Turns out, this directive was not set at all in my config and thus defaulted to 64. I confirmed this by viewing the number of threads for the second httpd.exe process in task manager. When the server was hitting more than 64 connections, the excess requests were simply having to wait for a thread to open up. I added ThreadsPerChild 150 in my httpd.conf.
Additionally, I enabled the apache status module
http://httpd.apache.org/docs/2.2/mod/mod_status.html
...which, among other things, allows one to see the total number of active request on the server at any given moment. Right away, I could see spikes of up to 80 active request. Time will tell, but I'm confident that this will resolve my issue. So far, 30 hours without a hiccup.
Apache is too bulk and clumsy for "1-3 hits/sec avg".
Once I have similar problem with much lighter (almost static-html, no DB) site, and similar hits/second.
No errors, no high network/CPU/memory/disk loads. Apache on WinXP.
I inserted nginx before Apache for static files and it started working like a charm.

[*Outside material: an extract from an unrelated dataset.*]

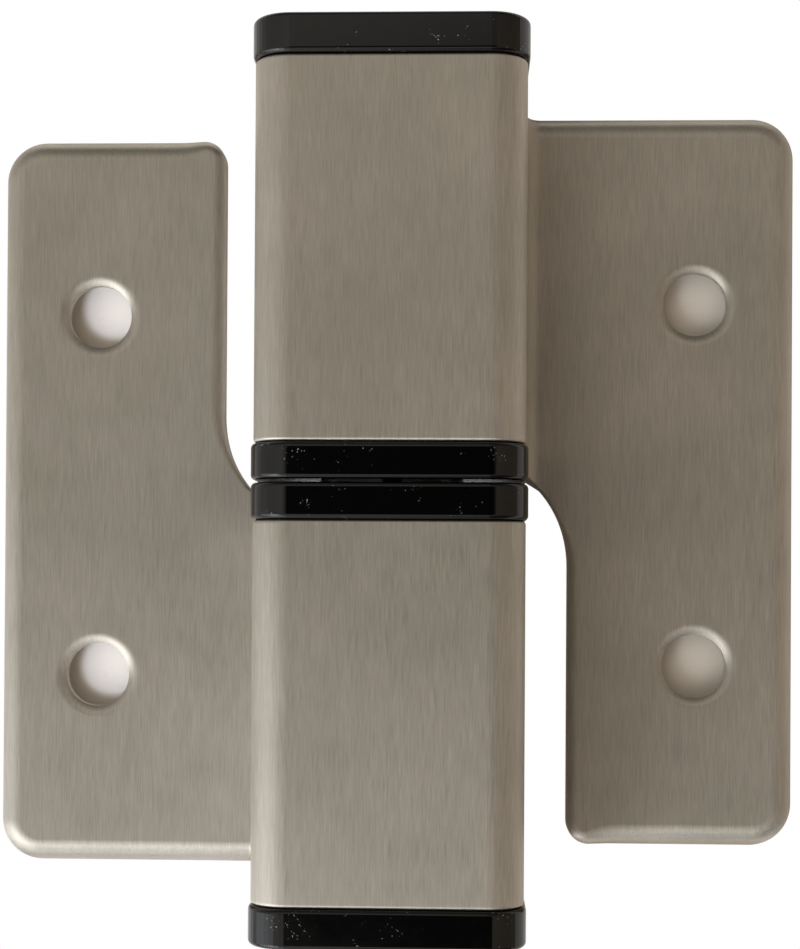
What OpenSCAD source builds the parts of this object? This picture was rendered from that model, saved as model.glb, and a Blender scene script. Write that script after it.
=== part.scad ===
// Pivot hinge for a cubicle or partition door.
// Two leaves of folded stainless sheet each wrap round into one half of a square barrel. Nylon cores
// fill the barrel and carry the pin, and helical cams between them lift the door as it opens, so that
// its own weight closes it again.
// Frame: Z is the pivot axis, up. X runs across the hinge, with the door leaf at +X. Y points to the
// back, where the leaves lie against the door and the frame. The origin is on the pivot axis, at the
// split between the two collars. The hinge is drawn closed.

/* [Barrel] */
// Width of the steel barrel, across the hinge
barrel_w = 28; // [26:0.5:30]
// Depth of the steel barrel, front to back
barrel_d = 21.6; // [20.8:0.2:24]
// Outside radius of the barrel's corners
corner_r = 3.8; // [3:0.1:4.6]
// Length of steel in each half of the barrel
barrel_l = 39.3; // [39:0.1:44]
// Thickness of the steel sheet
sheet_t = 1.5; // [1.2:0.1:1.7]

/* [Leaf] */
// From the pivot axis to a leaf's outer edge
leaf_reach = 44.1; // [42:0.1:48]
// From the split to the end of a leaf on its own barrel's side
leaf_up = 41.6; // [39:0.1:42.5]
// From the split to the end of a leaf beside the other barrel
leaf_down = 39.2; // [37:0.1:42]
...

Caching. The solution it caching.
Drupal (in common with most other large CMS platforms) has a tendency toward this kind of thing due to its nature -- every page is built on the fly, constructed from a whole stack of database tables and code modules. The more you've got in there, the slower it will be, but even fairly simple pages can become horribly slow if your site gets a bit of traffic.
Drupal has a page cache mechanism built-in which will cut your load dramatically. As long as your pages are static (ie no dynamic content) then you can simply switch on caching and watch the performance go right back up.
If you have dynamic content, you can still enable caching for the static parts of the page. It is a bit more complex (and beyond the scope of this answer), but it is worth the effort.
If that's still not enough, a server-based caching solution such as Varnish will definitely help.